25th.—A Mr. Cole called here to ask about passports for Russia. He has hired 30,000 acres in the province of Minsk, which he is to have with 300 boors, paying half the profits as rent. He was advised not to take a grant of land, as it would cause a difficulty after it to quit Russia. I must caution Arthur about this, for he may entangle himself without being aware of it. In the melancholy, solitary moments I pass here, I have been thinking of the many blessings the Almighty has been graciously pleased to shower down upon me. First, He gives me great health, at sixty-four, as good as at any time for twenty years past, and much better than forty years ago. Secondly, He has been pleased to leave me two children. Oh, that He would call them to feel truly His faith, fear, and love! Thirdly, He has granted me an ample income very far beyond what I had, upon entering the world, the smallest reason to expect. I have many doubts of money ever being a blessing, but that is owing to the receiver and not to the giver, it certainly is that which might be made by grace a very considerable one. Fourthly, He has given me the power of being greatly useful to my country; it would be foolish not to reckon that which I know beyond the possibility of vanity deceiving me. Fifthly, He has given me a paternal estate and residence which I greatly love and never wish to change. I could go on and reckon many other things, but these are sufficient to call for a heartfelt and deeply abiding gratitude. I ought to be able to add, that I am miserable for want of feeling this as I should do; in truth I am in this respect a brute beast devoid of everything that marks the Christian and the penitent. O Lord, of Thy mercy soften this obdurate heart by the grace of Jesus Christ! Fill it with contrition for offences. Purify and renew it, bring it in holy faith to the foot of the Cross, and make it feel its iniquities, till it be changed and impressed with Thy holy image.

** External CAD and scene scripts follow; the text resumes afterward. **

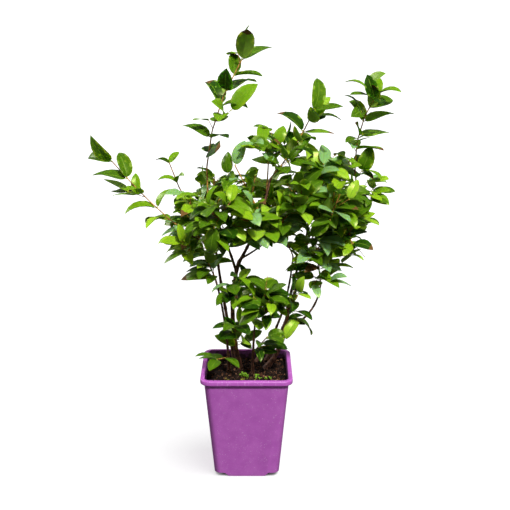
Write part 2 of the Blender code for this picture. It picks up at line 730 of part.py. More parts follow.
def build_pot(shrub, cutters):
    """One moulded piece: thin tapered walls, a thick rim and a floor with lifted corners."""
    material = new_material("purple_plastic", PURPLE, 0.45)
    base = BASE_WIDTH / 2
    under_rim = POT_HEIGHT - PAST
    pot = block(
        "pot", base, wall_half_width(under_rim), 0, under_rim, POT_CORNER, shrub, material
    )
    rim_half = RIM_WIDTH / 2
    rim_low = POT_HEIGHT - RIM_HEIGHT
    rim = block(
        "rim", rim_half, rim_half, rim_low, POT_HEIGHT, POT_CORNER + RIM_OVERHANG, cutters
    )
    rounding = rim.modifiers.new("rounding", "BEVEL")
    rounding.width = RIM_ROUND
    rounding.segments = 2
    rounding.limit_method = "ANGLE"
    rounding.angle_limit = math.radians(60)
    boolean(pot, settled(rim), "UNION")
    boolean(pot, corner_lifts(0, cutters), "DIFFERENCE")
    hollow = pot_filling("hollow", 0, FLOOR, POT_HEIGHT + PAST, cutters)
    boolean(hollow, corner_lifts(FLOOR, cutters), "DIFFERENCE")
    boolean(pot, hollow, "DIFFERENCE")
    boolean(pot, drain_holes(cutters), "DIFFERENCE")
    pot.data.shade_smooth()
    pot.data.set_sharp_from_angle(angle=math.radians(35))
    return pot


def build_compost(shrub, cutters):
    """The compost that fills the pot, level on top, clear of its walls and floor."""
    material = new_material("compost", COMPOST, 0.95)
    floor = FLOOR + CLEARANCE
    compost = pot_filling("compost", CLEARANCE, floor, SOIL_LEVEL, shrub, material)
    return boolean(compost, corner_lifts(floor, cutters), "DIFFERENCE")


def main():
    for item in list(bpy.data.objects):
        bpy.data.objects.remove(item)
    shrub = new_collection("potted_haskap")
    cutters = new_collection("cutters")
    build_pot(shrub, cutters)
    build_compost(shrub, cutters)
    garden = Garden()
    bark = new_material("old_bark", OLD_BARK, 0.85)
    for limb in LIMBS:
        build_limb(limb, garden, shrub, cutters, bark)
    foliage = new_material("foliage", LEAF_GREEN, 0.5)
    blade, shoot = blade_mesh(), shoot_mesh()
    for index in range(len(MASSES)):
        build_mass(index, garden, shrub, cutters, blade, shoot, foliage)


if __name__ == "__main__":
    main()
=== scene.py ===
"""The looks of the potted haskap shrub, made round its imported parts.

Metres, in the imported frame: the origin is under the middle of the pot, +Z is up and -Y is the
front. Stems, twigs and leaves grow by the rule that the solids grew by, carried on to finer
twigs: each leaf of a solid gets its real outline here, and smaller ones grow between them.
"""

import json
import math
import random
from collections import namedtuple

import bmesh
import bpy
import numpy as np
from bpy.props import FloatProperty, FloatVectorProperty, IntProperty, PointerProperty
from mathutils import Matrix, Vector, noise

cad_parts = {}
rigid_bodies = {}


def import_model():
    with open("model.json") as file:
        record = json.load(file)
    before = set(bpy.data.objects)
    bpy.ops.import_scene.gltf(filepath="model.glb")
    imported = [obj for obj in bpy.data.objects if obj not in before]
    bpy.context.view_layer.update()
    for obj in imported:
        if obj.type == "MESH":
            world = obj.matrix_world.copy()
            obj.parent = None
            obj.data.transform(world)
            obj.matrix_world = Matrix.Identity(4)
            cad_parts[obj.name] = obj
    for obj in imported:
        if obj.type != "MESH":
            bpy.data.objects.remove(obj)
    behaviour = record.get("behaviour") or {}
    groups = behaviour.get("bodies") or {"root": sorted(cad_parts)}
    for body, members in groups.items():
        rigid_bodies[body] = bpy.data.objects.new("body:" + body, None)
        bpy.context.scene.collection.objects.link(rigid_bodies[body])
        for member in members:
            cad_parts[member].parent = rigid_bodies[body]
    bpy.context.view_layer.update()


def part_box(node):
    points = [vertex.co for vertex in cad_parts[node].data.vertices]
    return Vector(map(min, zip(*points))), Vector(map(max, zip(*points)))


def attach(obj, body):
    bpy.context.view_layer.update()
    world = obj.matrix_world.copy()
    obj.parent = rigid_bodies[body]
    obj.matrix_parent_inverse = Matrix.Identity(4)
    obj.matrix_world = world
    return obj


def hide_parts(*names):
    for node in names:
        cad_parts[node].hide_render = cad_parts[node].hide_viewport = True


bl_info = {
    "name": "Potted haskap shrub",
    "version": (1, 0, 0),
    "blender": (4, 5, 0),
    "location": "3D View > Sidebar > Haskap",
    "description": "Dresses the packed haskap shrub with bark, twigs, leaves, compost and its pot",
    "category": "Object",
}

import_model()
POT_LOW, POT_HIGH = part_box("pot")
POT_HEIGHT = POT_HIGH.z
RIM_WIDTH = POT_HIGH.x - POT_LOW.x
SOIL_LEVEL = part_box("compost")[1].z
UP = Vector((0, 0, 1))

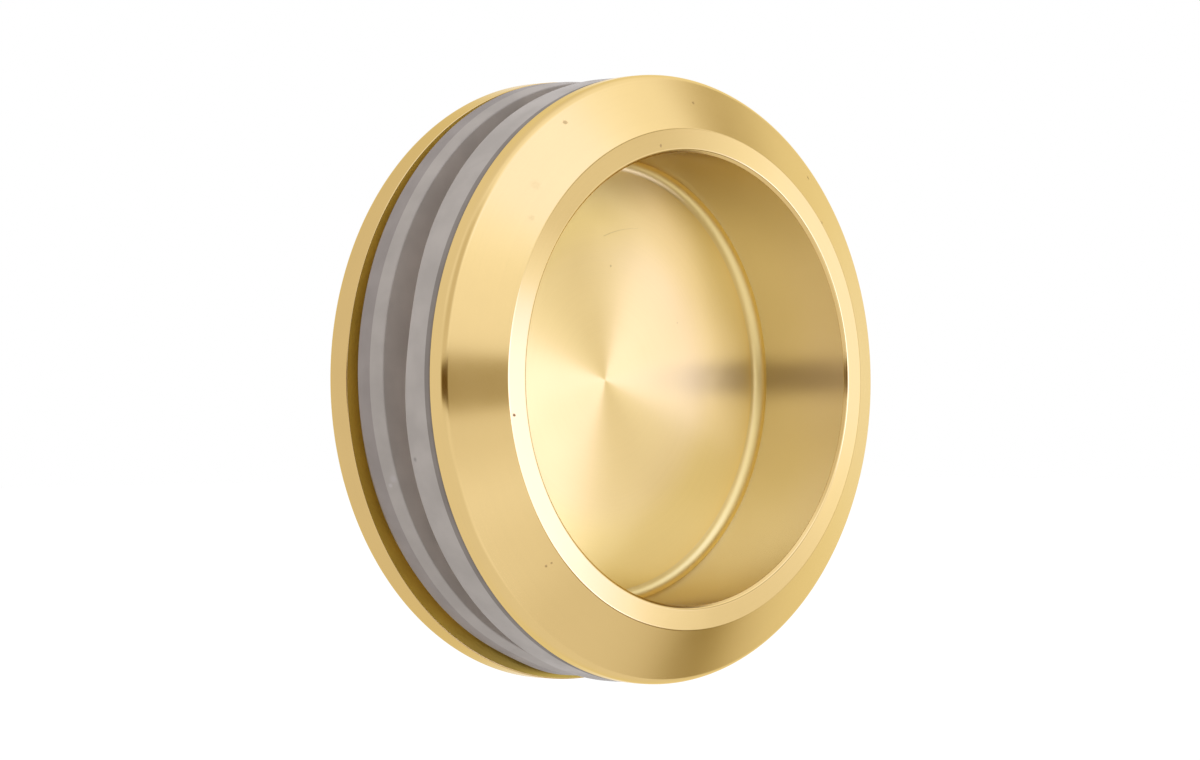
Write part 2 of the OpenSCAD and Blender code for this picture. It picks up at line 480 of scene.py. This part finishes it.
def soft_plastic(name, colour, roughness, deep_painted_light_gain=1.0):
    """Moulded grey plastic with a dull skin, cloudy spots and a few marks. The deep gain is painted light
    that brightens it towards the axis, against the shade deep in the groove."""
    material, n = new_material(name)
    position = n.add("TexCoord").outputs["Object"]
    clouds = n.noise(position, CLOUD_SCALE, detail=3.0)
    grain = n.noise(position, GRAIN_SCALE)
    darker = tuple(CLOUD_TONE * c for c in colour[:3]) + (1.0,)
    base = n.mix(n.fade(clouds, *CLOUD_FADE, 0.0, 1.0), darker, colour)
    # Painted light, brighter towards the axis
    if deep_painted_light_gain != 1.0:
        _, radius = n.from_axis(position)
        base = n.dim(base, n.fade(radius, DEEP_R * MM, FLANGE_R * MM, deep_painted_light_gain, 1.0))
    for mark_r, angle, y, lift, size, mark_colour, share in SOFT_MARKS:
        a = math.radians(angle)
        middle = Vector((mark_r * math.cos(a), y, mark_r * math.sin(a) + lift)) * MM
        away = n.distance(position, middle)
        share_here = n.fade(away, SOFT_MARK_CORE * size * MM, size * MM, share, 0.0)
        base = n.mix(share_here, base, mark_colour)
    smoother, rougher = roughness * (1 - ROUGHNESS_SPREAD), roughness * (1 + ROUGHNESS_SPREAD)
    rough = n.fade(clouds, *CLOUD_FADE, rougher, smoother)
    relief = {"Strength": GRAIN_STRENGTH, "Distance": GRAIN_DEPTH * MM, "Height": grain}
    bump = n.add("Bump", relief).outputs[0]
    shader = n.add("BsdfPrincipled", {"Base Color": base, "Roughness": rough, "Normal": bump})
    n.add("OutputMaterial", {"Surface": shader.outputs[0]})
    return material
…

26th.—I read the concluding entry of yesterday, and it struck me that I had not thanked God for the friends He had given me, and this made me muse for a while. Had I wrote before I became serious, how warmly should I have thanked Him on this score! How it is with others I know not, but with me religion has cooled, checked, or annihilated those feelings; real friendship cannot be felt by a Christian but to a Christian.
What surprises me much more is that I do not feel any very striking advantage from the society of Christians. This I attribute as a fault in myself, and dare say it is for want of more grace and prayer. I love their company, and, some hankerings apart, desire no other. I hope with God’s blessing to improve in this respect—hitherto solitude has been my best friend. Here there are none to be acquainted with but a very few poor people who are never at their ease with me; and at London those I know are too much engaged to see many more than for a moment. Going to bed at nine o’clock prevents the society I might otherwise have there if it were followed up.
28th.—Symonds slept here the night before last and dined twice, which obliged me to postpone more business than I otherwise should have done. He told me one anecdote I had not heard before. In Lord Bute’s administration, as his lordship told him himself, the King settled with him to give the Royal Society 500l. a year for ever, which was accordingly communicated, and to Lord Bute’s amazement refused. On enquiry he found that the motive was an apprehension that he should become too popular if it was accepted! Was ever such folly heard of?
Another anecdote of Symonds. He dined last year at Sir C. Bunbury’s, where he met the rich Mr. Mills, the brandy merchant, who bought Mure’s estate, and who said he found my ‘Annals’ there, which were good for nothing. ‘What, nothing good in them?’ said S. ‘No, nothing at all.’ ‘That is unfortunate with so many correspondents. But if the “Annals” are bad, have you read Mr. Y.’s travels?’ ‘Yes, and very poor stuff they are.’ ‘That is still more unfortunate, for I know that the Marshal de Castries and the late King of Prussia spoke in the highest possible terms of them, and books in French by respectable writers have been dedicated to Mr. Y. in consequence of that publication.’ ‘I can see nothing in them.’
The next day he wrote Symonds a letter with many apologies, as he understood that he had been talking to a gentleman who had contributed much to the ‘Annals.’
So much for my rich neighbour.
Letters from London, and I am very sorry to find that my poor wife is much worse. Nothing but bad news. Sir J. Banks writes me that Sir J. Sinclair is to resume the chair of the Board under promises of good behaviour. My wife’s miserable state is a much worse business.